Pensioenfederatie bestudeert advies van advocaat-generaal over btw en beheerdiensten

De advocaat-generaal adviseert het Europese Hof van Justitie om te beoordelen wie het risico draagt.

De Pensioenfederatie was blij met de vragen die de Rechtbank Gelderland stelde aan het Europees Hof van Justitie. Al langere tijd was duidelijk dat in Nederland een heldere Europese lijn werd gemist. Een aantal pensioenfondsen en hun uitvoerders legden via de Rechtbank Gelderland vragen voor (C-644/22C-643/22C-642/22C-641/22, C-639/22 en C-640/22). De vragen gaan kort gezegd over wie, met het oog op de btw-richtlijn, uiteindelijk het risico draagt van de beleggingen van pensioenfondsen. Het betreft één van de vier criteria die Nederlandse pensioenfondsen en de Belastingdienst verdeeld hield. Nationaal werd de voorwaarde toegevoegd dat dit risico ‘van voldoende betekenis moest zijn’. De advocaat-generaal adviseert het Europese Hof van Justitie vast te stellen dat moet worden nagegaan of ‘de pensioentoezegging voorziet in hoofdzakelijk gegarandeerde uitkeringen of in uitkeringen die afhankelijk zijn van de ontwikkeling van het rendement van de beleggingen’.

De Pensioenfederatie wacht de uitspraak van het Europese Hof van Justitie af. Die uitspraak is uiteindelijk leidend in de beoordeling en maakt ook duidelijk of het advies wordt gevolgd.
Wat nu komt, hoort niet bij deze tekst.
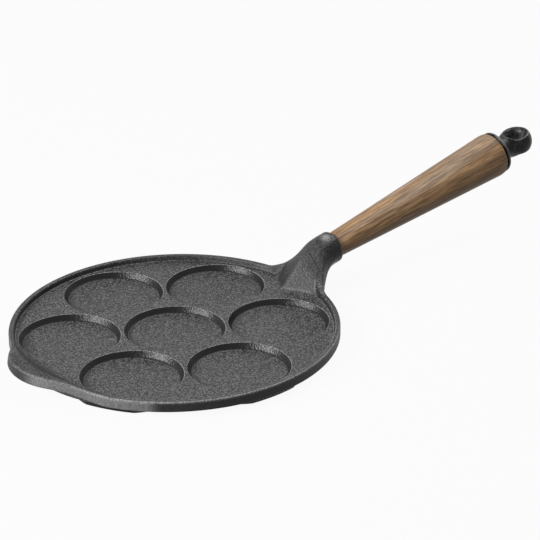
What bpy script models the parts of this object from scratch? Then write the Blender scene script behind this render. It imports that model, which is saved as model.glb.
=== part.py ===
"""Cast-iron pancake pan with seven shallow wells, a walnut handle and a hanging eye.

Metres, +Z up. The origin is on the flat under the centre well, which the pan stands on. The handle
points along +X and the grip ear along -X, and the pan is the same on both sides of the plane Y = 0.
"""
import math

import bmesh
import bpy
from mathutils import Vector

# Driving sizes, in metres

# wells
WELL_R = 0.0354            # mouth radius, at the plate
WELL_DEPTH = 0.0041
WELL_DRAFT = 0.0028        # how much smaller the floor's radius is
WELL_LIP = 0.0008          # rounding of the mouth
WELL_FILLET = 0.0011       # rounding where wall and floor meet
BRIDGE = 0.0022            # plate left between two wells, and between a well and the rim
OUTER_WELLS = 6

# plate, rim and bosses
FLOOR_T = 0.0039           # iron under a well
WEB_T = 0.0039             # iron between the bosses
RIM_T = 0.0044             # rim thickness at the plate
RIM_DRAFT = 0.0010         # lean of the rim's inner wall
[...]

De Pensioenfederatie blijft er, in lijn met uitgangspunten van de OESO, naar streven dat alleen pensioenuitkeringen worden belast via inkomstenbelasting. Andere indirecte belastingen op premie of aanspraken moeten worden voorkomen. Het advies – en straks de uitspraak –wordt daarom goed bestudeerd. Het is voor Nederlandse pensioenfondsen belangrijk om lijn met wet- en regelgeving te handelen.

Het vervolg van het proces is dat nu eerst het Europese Hof van Justitie uitspraak doet en vervolgens de Rechtbank Gelderland. Daarna is hoger beroep bij het Gerechtshof mogelijk en cassatie bij de Hoge Raad.